On 29/11/2018, 09:20, "R-devel on behalf of Henrik Pärn" <r-devel-bounces using r-project.org on behalf of henrik.parn using ntnu.no> wrote:

    Thanks Bill and Michael for taking the time to share your knowledge! 
    As a further background to my question, here are two examples that I forgot to include in my original post (reminded by Michael's answer). I swapped the i and j arguments in `[.data.frame` and `[<-.data.frame`. With warnings, but else without (?) problem. Using Bill's data:
    `[.data.frame`(x = d, i = 1, j = 2)
    # [1] 12
    `[.data.frame`(x = d, j = 2, i = 1)
    # [1] 12
    And similar for `[<-.data.frame` :
    `[<-.data.frame`(x = d, i = 1, j = 2, value = 1122)
    `[<-.data.frame`(x = d, j = 2, i = 1, value = 12)
    Because this seemed to work, I made the hasty conclusion that argument switching _wasn't_ a problem for `[.data frame`, and that we could rely on exact matching on tags. But apparently not: despite that `[.data.frame` and `[<-.data.frame` are _not_ primitive functions, positional matching is done there as well. Sometimes. At least when 'x' argument is not first, as shown in Bill's examples. Obviously my "test" was insufficient...
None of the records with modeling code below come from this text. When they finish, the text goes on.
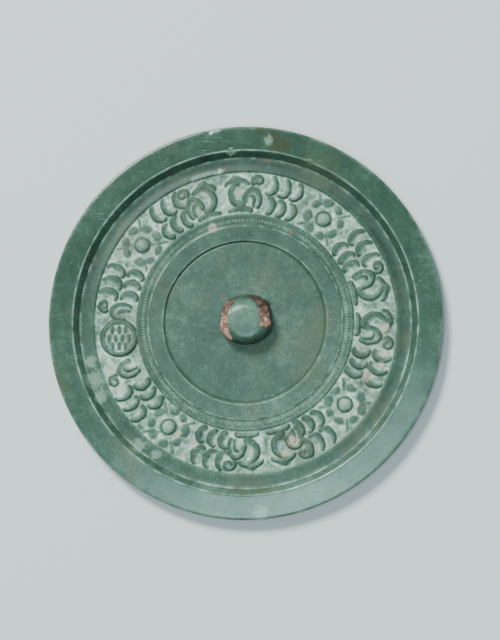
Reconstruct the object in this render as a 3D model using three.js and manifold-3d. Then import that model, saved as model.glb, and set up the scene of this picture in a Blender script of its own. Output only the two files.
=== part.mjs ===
// Bronze mirror, one casting, lying on its polished face with the decorated back up.
// Millimetres, +Z up. The origin is under the centre, on the surface that the mirror lies on.
// A bearing is in degrees, clockwise from +Y when the back is seen from above.
import * as THREE from "three";
import { mergeVertices } from "three/addons/utils/BufferGeometryUtils.js";
import Module from "manifold-3d";

const wasm = await Module();
wasm.setup();

// ---- Driving dimensions ----------------------------------------------------------------

const DISC_RADIUS = 75;
const DISC_SIDES = 60;

// Heights of the back's surfaces above the polished face.
const RIM_Z = 6.5;
const LEDGE_Z = 4.1;
const FIELD_Z = 3.5;
const THREAD_Z = 3.95;
const GROOVE_Z = 3.75;
const RING_Z = 4.3;
const CENTRE_Z = 3.7;

// Radii where one surface gives way to the next, from the rim inwards.
const RIM_INNER = 65.4;
const LEDGE_OUTER = 63.2;
const LEDGE_MIDDLE = 60.8;
const FIELD_OUTER = 57.5;
const FIELD_INNER = 41.4;
const THREAD_INNER = 39.7;
const RING_OUTER = 37.4;
const RING_INNER = 31.1;
const CENTRE_RADIUS = 30.2;

// The polished face is flat in the middle and lifts towards the edge.
const FACE_FLAT = 60;
const FACE_LIFT = 0.4;

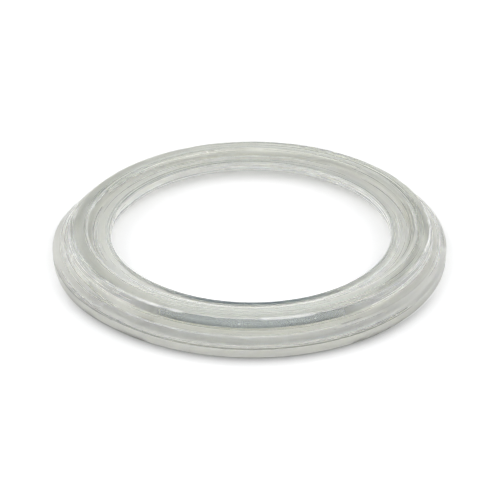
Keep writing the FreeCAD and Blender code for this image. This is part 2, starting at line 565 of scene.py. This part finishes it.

    From: William Dunlap <wdunlap using tibco.com> 
    Sent: Wednesday, November 28, 2018 9:10 PM
    To: Henrik Pärn <henrik.parn using ntnu.no>
    Cc: r-devel using r-project.org
    Subject: Re: [Rd] named arguments discouraged in `[.data.frame` and `[<-.data.frame`
    They can get bitten in the last two lines of this example, where the 'x' argument is not first:
    > d <- data.frame(C1=c(r1=11,r2=21,r3=31), C2=c(12,22,32))
    > d[1,1:2]
       C1 C2
    r1 11 12
    > `[`(d,j=1:2,i=1)
       C1 C2
    r1 11 12
    Warning message:
    In `[.data.frame`(d, j = 1:2, i = 1) :
      named arguments other than 'drop' are discouraged
    > `[`(j=1:2,d,i=1)
    Error in (1:2)[d, i = 1] : incorrect number of dimensions
    > do.call("[", list(j=1:2, i=1, x=d))
    Error in 1:2[i = 1, x = list(C1 = c(11, 21, 31), C2 = c(12, 22, 32))] :
      incorrect number of dimensions
    Bill Dunlap
    TIBCO Software
    wdunlap http://tibco.com
    On Wed, Nov 28, 2018 at 11:30 AM Henrik Pärn <mailto:henrik.parn using ntnu.no> wrote:
    Why are named arguments discouraged in `[.data.frame`, `[<-.data.frame` and `[[.data.frame`?
    (because this question is of the kind 'why is R designed like this?', I though R-devel would be more appropriate than R-help)
    Now and then students presents there fancy functions like this: 
    Incomprehensible. Thus, I encourage them to use spaces and name arguments, _at least_ when trying to communicate their code with others. Something like:
    myfancyfun(data = d, n = 12, gamma = 0.3, prob = 0.2,
                          size = 500, niter = 1000, model = FALSE,
                         scale = TRUE, drop = FALSE, plot = TRUE, save = FALSE)
    Then some overzealous students started to use named arguments everywhere. E-v-e-r-y-w-h-e-r-e. Even in the most basic situation when indexing vectors (as a subtle protest?), like:
    vec <- 1:9
    vec[i = 4]
    `[`(x = vec, i = 4)
    vec[[i = 4]]
    `[[`(x = vec, i = 4)
    vec[i = 4] <- 10
    `[<-`(x = vec, i = 4, value = 10)
    ...or when indexing matrices:
    m <- matrix(vec, ncol = 3)
    m[i = 2, j = 2]
    `[`(x = m, i = 2, j = 2)
    # 5
    m[i = 2, j = 2] <- 0
    `[<-`(x = m, i = 2, j = 2, value = 0)
    This practice indeed feels like overkill, but it didn't seem to hurt either. Until they used it on data frames. Then suddenly warnings appeared that named arguments are discouraged:
    d <- data.frame(m)
    d[[i = "X2"]]
    # [1] 4 5 6
    # Warning message:
    # In `[[.data.frame`(d, i = "X2") :
    #  named arguments other than 'exact' are discouraged
    d[i = 2, j = 2]
    # [1] 0
    # Warning message:
    # In `[.data.frame`(d, i = 2, j = 2) :
    #  named arguments other than 'drop' are discouraged
    d[i = 2, j = 2] <- 5
    # Warning message:
    # In `[<-.data.frame`(`*tmp*`, i = 2, j = 2, value = 5) :
    #  named arguments are discouraged
    Of course I could tell them "don't do it, it's overkill and not common practice" or "it's just a warning, don't worry". However, I assume the warnings are there for a good reason.
    So how do I explain to the students that named arguments are actively discouraged in `[.data.frame` and `[<-.data.frame`, but not in `[` and `[<-`? When will they get bitten?